---------- Given data

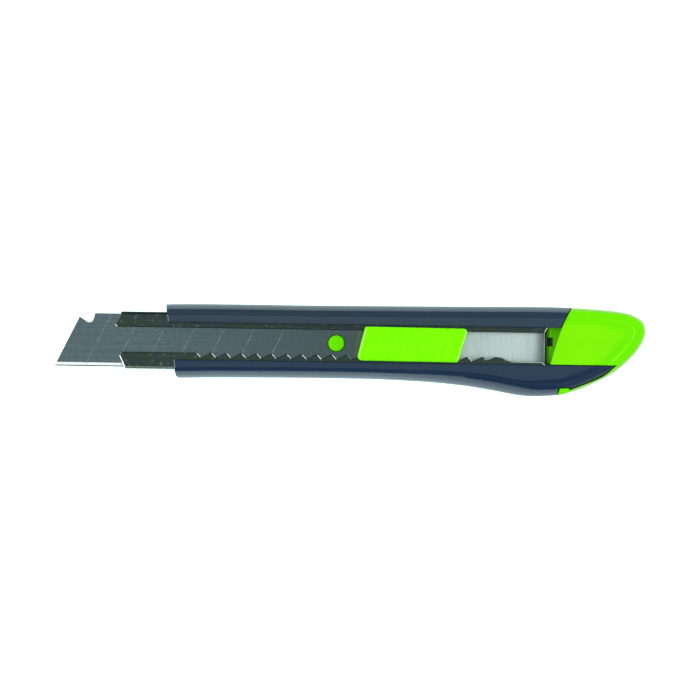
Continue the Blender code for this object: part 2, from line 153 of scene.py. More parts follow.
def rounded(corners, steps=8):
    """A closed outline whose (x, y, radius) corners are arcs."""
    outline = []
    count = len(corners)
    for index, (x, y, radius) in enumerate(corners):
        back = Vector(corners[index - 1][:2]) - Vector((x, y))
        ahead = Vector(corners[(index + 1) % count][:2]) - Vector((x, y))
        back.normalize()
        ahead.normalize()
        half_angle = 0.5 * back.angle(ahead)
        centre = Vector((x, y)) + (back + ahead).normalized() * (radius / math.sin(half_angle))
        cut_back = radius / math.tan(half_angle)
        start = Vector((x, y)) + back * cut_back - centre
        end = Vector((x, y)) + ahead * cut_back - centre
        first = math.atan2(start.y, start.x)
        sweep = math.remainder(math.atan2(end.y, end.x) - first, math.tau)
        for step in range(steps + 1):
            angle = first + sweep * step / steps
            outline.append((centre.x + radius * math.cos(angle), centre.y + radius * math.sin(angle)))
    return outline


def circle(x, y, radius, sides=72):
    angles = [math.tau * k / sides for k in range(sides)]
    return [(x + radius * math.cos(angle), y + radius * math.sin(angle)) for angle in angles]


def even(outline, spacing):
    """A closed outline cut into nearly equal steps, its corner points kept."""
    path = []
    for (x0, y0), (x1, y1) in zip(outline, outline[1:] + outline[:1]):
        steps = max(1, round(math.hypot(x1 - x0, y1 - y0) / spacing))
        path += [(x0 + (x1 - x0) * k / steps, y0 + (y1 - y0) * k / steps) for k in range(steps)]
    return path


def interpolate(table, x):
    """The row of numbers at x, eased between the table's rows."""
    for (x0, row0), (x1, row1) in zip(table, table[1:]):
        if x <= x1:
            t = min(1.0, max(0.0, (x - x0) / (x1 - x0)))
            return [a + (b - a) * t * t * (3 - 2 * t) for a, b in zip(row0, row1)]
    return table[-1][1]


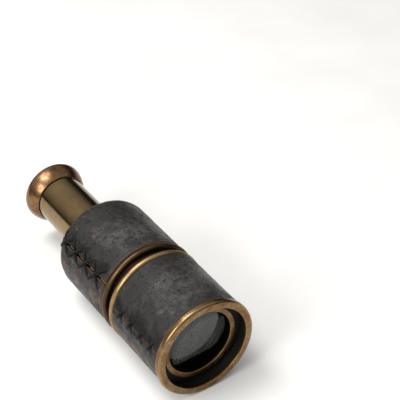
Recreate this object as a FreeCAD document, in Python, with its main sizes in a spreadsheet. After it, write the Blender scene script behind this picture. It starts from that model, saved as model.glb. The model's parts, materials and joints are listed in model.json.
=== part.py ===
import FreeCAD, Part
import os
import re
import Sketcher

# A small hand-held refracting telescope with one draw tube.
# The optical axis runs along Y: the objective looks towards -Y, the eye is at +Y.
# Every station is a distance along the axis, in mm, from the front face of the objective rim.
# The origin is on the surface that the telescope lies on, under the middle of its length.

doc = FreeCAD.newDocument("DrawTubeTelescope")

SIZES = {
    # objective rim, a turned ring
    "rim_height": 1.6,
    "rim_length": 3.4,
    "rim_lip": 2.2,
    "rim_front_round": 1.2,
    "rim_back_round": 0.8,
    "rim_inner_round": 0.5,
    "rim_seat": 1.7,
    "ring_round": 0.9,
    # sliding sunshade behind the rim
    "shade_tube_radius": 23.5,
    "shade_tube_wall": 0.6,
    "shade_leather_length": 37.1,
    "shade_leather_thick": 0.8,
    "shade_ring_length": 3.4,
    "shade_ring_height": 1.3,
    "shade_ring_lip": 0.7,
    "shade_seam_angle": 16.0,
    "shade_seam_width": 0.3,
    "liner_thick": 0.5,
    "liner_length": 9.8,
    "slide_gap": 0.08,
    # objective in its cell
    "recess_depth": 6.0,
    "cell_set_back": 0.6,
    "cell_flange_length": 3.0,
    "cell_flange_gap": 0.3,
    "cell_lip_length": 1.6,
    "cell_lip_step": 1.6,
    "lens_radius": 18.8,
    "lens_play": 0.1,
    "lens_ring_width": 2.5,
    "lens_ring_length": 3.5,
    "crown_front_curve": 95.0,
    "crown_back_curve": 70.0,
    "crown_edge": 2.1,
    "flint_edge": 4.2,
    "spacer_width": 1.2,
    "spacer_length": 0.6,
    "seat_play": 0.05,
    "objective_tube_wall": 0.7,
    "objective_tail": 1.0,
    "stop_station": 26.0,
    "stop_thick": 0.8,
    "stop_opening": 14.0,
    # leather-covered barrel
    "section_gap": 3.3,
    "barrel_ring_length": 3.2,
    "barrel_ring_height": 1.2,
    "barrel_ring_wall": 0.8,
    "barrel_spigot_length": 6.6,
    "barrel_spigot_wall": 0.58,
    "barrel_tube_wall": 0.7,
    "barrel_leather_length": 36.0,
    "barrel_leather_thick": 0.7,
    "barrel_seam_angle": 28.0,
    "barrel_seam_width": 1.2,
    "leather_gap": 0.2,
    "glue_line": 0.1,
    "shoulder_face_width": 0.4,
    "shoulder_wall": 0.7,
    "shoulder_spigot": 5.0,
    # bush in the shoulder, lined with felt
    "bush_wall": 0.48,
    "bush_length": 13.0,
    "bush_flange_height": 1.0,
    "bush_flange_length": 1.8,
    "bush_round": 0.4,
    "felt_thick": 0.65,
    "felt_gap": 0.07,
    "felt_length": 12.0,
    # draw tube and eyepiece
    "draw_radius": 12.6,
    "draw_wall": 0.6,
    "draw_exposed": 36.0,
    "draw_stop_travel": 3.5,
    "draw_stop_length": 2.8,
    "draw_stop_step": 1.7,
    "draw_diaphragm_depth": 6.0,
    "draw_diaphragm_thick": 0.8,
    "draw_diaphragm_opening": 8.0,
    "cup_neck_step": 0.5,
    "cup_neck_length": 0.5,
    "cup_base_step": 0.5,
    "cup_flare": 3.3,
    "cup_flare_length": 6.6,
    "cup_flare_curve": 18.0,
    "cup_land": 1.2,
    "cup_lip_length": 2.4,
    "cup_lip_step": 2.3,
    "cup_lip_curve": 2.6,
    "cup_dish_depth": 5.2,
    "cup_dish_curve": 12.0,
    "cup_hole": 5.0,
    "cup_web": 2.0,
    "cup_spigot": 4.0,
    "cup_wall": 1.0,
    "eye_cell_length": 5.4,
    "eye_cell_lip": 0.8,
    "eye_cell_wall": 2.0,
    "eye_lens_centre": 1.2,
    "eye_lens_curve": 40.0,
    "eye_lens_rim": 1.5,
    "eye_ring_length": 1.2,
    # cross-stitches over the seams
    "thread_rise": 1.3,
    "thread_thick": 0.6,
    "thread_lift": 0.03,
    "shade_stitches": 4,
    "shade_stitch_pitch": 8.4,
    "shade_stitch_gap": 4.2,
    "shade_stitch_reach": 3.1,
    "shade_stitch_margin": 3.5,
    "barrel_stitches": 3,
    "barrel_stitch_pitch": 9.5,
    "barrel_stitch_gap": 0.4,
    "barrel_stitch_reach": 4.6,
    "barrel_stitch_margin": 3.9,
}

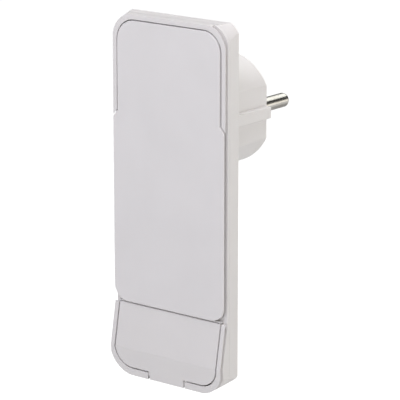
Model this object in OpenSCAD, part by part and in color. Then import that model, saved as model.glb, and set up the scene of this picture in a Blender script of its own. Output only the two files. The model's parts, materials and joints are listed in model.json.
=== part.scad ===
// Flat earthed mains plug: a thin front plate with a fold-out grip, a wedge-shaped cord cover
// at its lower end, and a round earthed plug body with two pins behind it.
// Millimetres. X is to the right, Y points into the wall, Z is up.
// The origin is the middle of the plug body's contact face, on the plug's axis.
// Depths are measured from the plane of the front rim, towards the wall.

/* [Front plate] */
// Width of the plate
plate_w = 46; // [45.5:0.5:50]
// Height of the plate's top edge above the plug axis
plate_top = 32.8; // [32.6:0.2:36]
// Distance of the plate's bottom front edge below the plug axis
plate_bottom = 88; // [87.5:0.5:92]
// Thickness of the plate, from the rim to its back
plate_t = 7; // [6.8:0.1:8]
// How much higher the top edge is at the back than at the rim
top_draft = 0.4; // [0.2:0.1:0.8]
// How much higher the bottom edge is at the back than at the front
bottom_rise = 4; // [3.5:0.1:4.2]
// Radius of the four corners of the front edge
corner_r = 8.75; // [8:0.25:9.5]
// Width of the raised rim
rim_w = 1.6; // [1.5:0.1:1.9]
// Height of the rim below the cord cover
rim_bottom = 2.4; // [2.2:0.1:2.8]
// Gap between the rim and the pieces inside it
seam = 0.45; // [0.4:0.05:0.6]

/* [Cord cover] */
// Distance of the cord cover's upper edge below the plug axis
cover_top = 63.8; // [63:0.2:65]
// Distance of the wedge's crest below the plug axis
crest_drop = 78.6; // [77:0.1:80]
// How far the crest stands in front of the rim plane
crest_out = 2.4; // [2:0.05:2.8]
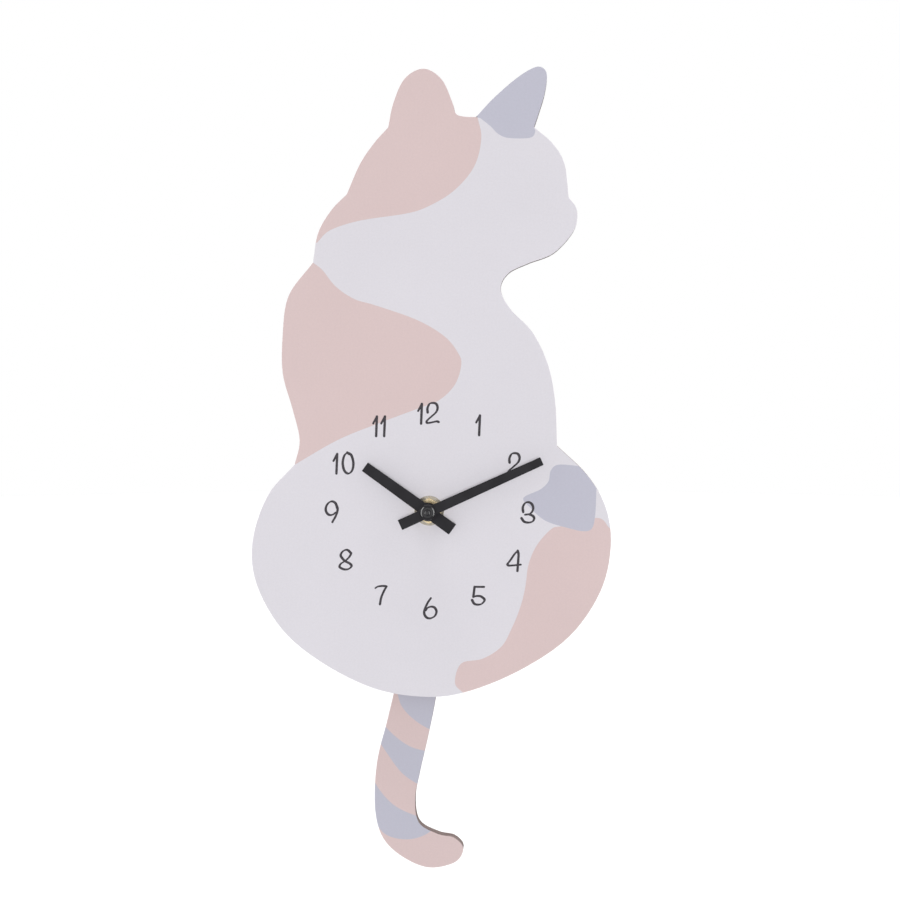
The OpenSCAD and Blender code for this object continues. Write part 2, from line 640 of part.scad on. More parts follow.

--------------------

Short problem => In how many lines does the word "that" appear? Respond with the number alone.

Task solution => 3